- Date: 5–11 February
- Edition: 13th
- Category: ATP World Series
- Draw: 32S / 16D
- Prize money: $540,000
- Surface: Carpet / indoor
- Location: Milan, Italy
- Venue: Palatrussardi

Champions

Singles
- Ivan Lendl

Doubles
- Omar Camporese / Diego Nargiso
- ← 1989 · Milan Indoor · 1991 →

= 1990 Stella Artois Indoor =

The 1990 Stella Artois Indoor (known as such in 1990 for sponsorship reasons) was a men's tennis tournament played on indoor carpet courts. It was the 13th edition of the tournament, and was part of the ATP World Series of the 1990 ATP Tour.
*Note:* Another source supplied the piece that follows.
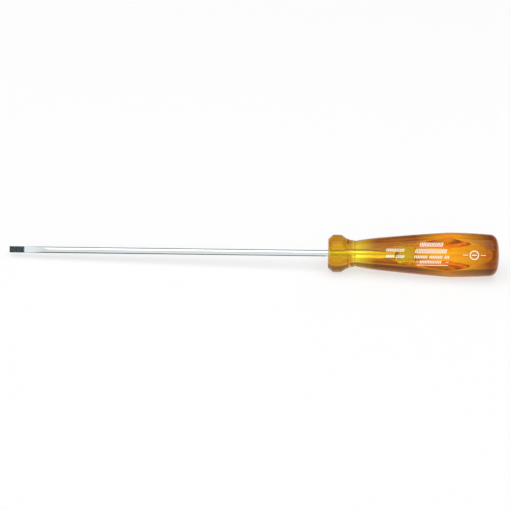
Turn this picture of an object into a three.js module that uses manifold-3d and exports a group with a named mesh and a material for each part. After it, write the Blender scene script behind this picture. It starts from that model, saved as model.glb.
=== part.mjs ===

It took place at the Palatrussardi in Milan, Italy, from 5 February until 11 February 1990. First-seeded Ivan Lendl won the singles title, his third at the event after 1983 and 1986.

==Finals==

===Singles===

TCH Ivan Lendl defeated USA Tim Mayotte, 6–3, 6–2
- It was Lendl's 2nd singles title of the year and the 85th of his career.

===Doubles===

ITA Omar Camporese / ITA Diego Nargiso defeated NED Tom Nijssen / FRG Udo Riglewski, 6–4, 6–4
- It was Camporese's first doubles title of the year, and of his career.
- It was Nargiso's first doubles title of the year, and of his career.